Ainda no outro dia o cantor Fernando Tordo também andou por ali a passear, “a matar saudades do antigo estúdio de música onde tinha gravado”, conta-nos Sofia Rodrigues, de 44 anos, empresária, uma das mais recentes moradoras e uma das responsáveis pela nova vida deste pátio projetado nos anos 40. O nome era o Musicorde, uma referência entre as décadas de 1970 e 1990, por onde passaram nomes como José Afonso, Paulo de Carvalho e Pop Dell’Arte. Quando, em 2017, Sofia e o marido compraram o estúdio que converteram em casa, o pátio não era o mesmo. O pavimento em alcatrão estava esburacado, os canteiros não tinham flores e os miúdos não brincavam na rua. “O meu marido é que conseguiu pôr a malta toda a comunicar”, orgulha-se. “Criámos uma associação de moradores, tratámos dos esgotos que tinham problemas gravíssimos desde sempre e agora está tudo arranjadinho, tudo impecável.”
Uma das “lutas”, talvez a mais difícil num bairro conhecido pela falta de estacionamento, foi acabar com os carros à porta das casas, para se “circular à vontade”, diz. Quem ganhou com isso foram os miúdos que agora correm sem barreiras e andam de bicicleta pelas ruas entretanto calcetadas.
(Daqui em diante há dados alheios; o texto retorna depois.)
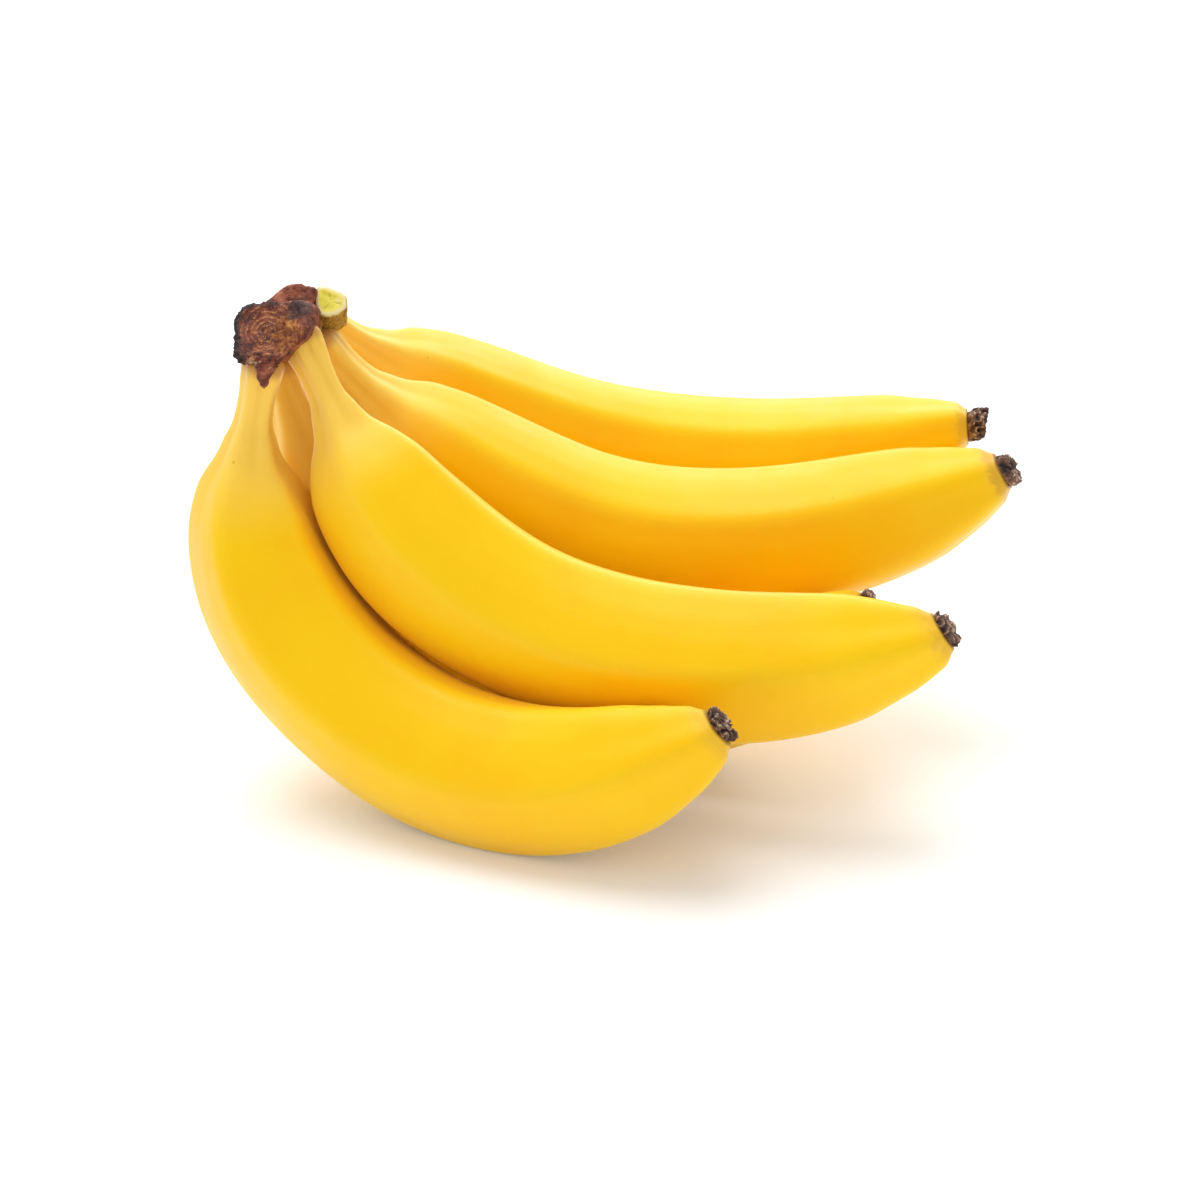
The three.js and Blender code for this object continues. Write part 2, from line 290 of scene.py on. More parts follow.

Durante a pandemia, o pátio foi a salvação de todos e até houve banhos de mangueira em dias de calor. O convívio prolongou-se depois disso. Se antes cada vizinho estava no seu canto, agora cresceu o sentido de comunidade. O “senhor Luís”, por exemplo, uma espécie de guardião do pátio, costuma ajudar os miúdos da vizinhança a montar uma banca para vender limonadas, bolos e livros antigos a quem passa na rua. “Tem uma letra super desenhada, super bonita e é ele quem pinta os letreiros”, conta Sofia. “É um amor.”
Luís Aragão, de 74 anos, o “senhor Luís”, é o morador mais antigo, a viver no pátio desde os 14 anos. A mulher confessa que têm uma casa bem maior na Margem Sul, mas Luís não consegue deixar o seu bairro de infância. Junto à pequena casa que era dos pais, à entrada do pátio, vai mostrando as suas plantas nos canteiros: aromáticas, monsteras exuberantes e até uma bananeira, mais escondida, que plantou “pequeninina”, e de onde alguém já levou umas bananas. Luís Aragão recorda os tempos em que o pátio pertencia a um só proprietário, Jaime Gonçalves, e as oficinas que ali chegaram a existir, como uma serralharia e a “fábrica de rebuçados peitorais Anilusa”. Lembra também o tempo em que era quase só ocupado por artistas, que depois acabaram por comprar os ateliês, muitos deles agora transformados em casas luxuosas.